10 ways to effectively slow down and truly listen to children
- Slow your own movements and breathing in your ECE environment, so you are able to observe, listen, notice, recognise, and respond respectfully and thoughtfully to children. How often do we chastise children for running inside or for not listening when we are always in a hurry ourselves?
- Offer real choices that matter to children, e.g., “Which song would you like to hear?”
- Ensure children are able to make choices in their play. Our role as educators is to prepare the environment and resources to allow children to decide what they will do.
- When you ask a child a question – PAUSE and wait. Give them time to think. A good rule of thumb is silently counting slowly to 10 before speaking again. It can feel like a suuuuuuuper long time, but this is the minimum time children need to think about what they want to communicate back.
- Don’t confuse choices with instructions. Consider whether there is a choice, e.g., “Do you want to get in the car?” when you need them to get in the car, or “Do you want to go to bed?” when it is their bedtime.
- When we need children to cooperate with us, we can empower them to be involved in the process without creating the opportunity to say “No”. For example, when a child needs a fresh nappy, rather than saying, “Shall I change your nappy?” we can give them a choice about how they come to be changed. For example, “Would you rather walk to the bathroom or hop like a rabbit?”, “Would you like me to carry you to the bathroom?” or “Do you want to lay down or stand up when I change your nappy?”
- Sometimes too many choices can be overwhelming, so it is best to stick with two, e.g., “Would you like an apple or banana?”, “Do you want to sit on the blue or red cushion?”
- If we want to encourage cooperation rather than a battleground, we need to offer win/win choices we are comfortable with, e.g., “You can snuggle up next to me here to listen to the story, or you are welcome to play somewhere else.”
- Respect and trust that children are capable of making the right choice for them.
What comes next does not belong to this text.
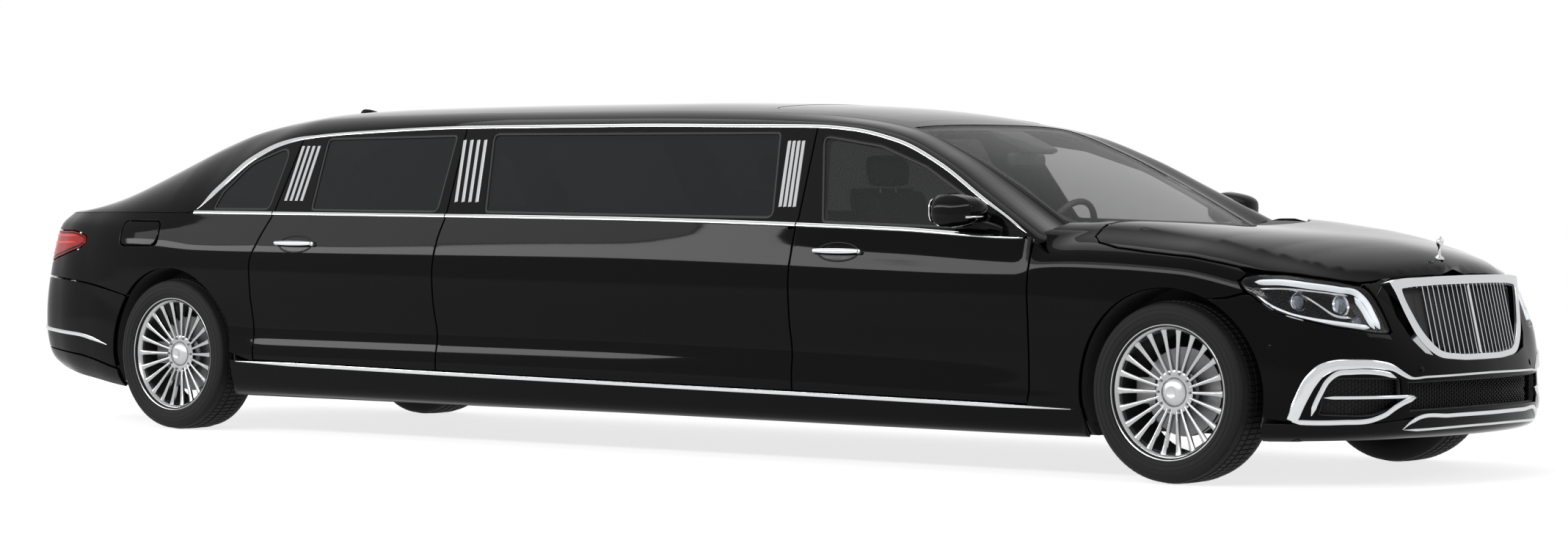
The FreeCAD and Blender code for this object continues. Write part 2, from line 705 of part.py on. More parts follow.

If we want children to learn to trust themselves in their decision-making, we must demonstrate that we trust and believe in them. For example, if we ask, “Are you hungry?” and the child says, “No, thank you”, then we must respect that this is what they mean.
Being an authentic person is the key goal of Magda Gerber’s RIE philosophy. This approach to being in a relationship with children is founded on respect. When we truly respect someone, we want to give them choices and hear their thoughts. When we give children authentic choices, where we genuinely want them to choose for themselves, and where we ask, wait, and then respectfully respond, we reinforce to children that being authentic matters. And they matter to us too.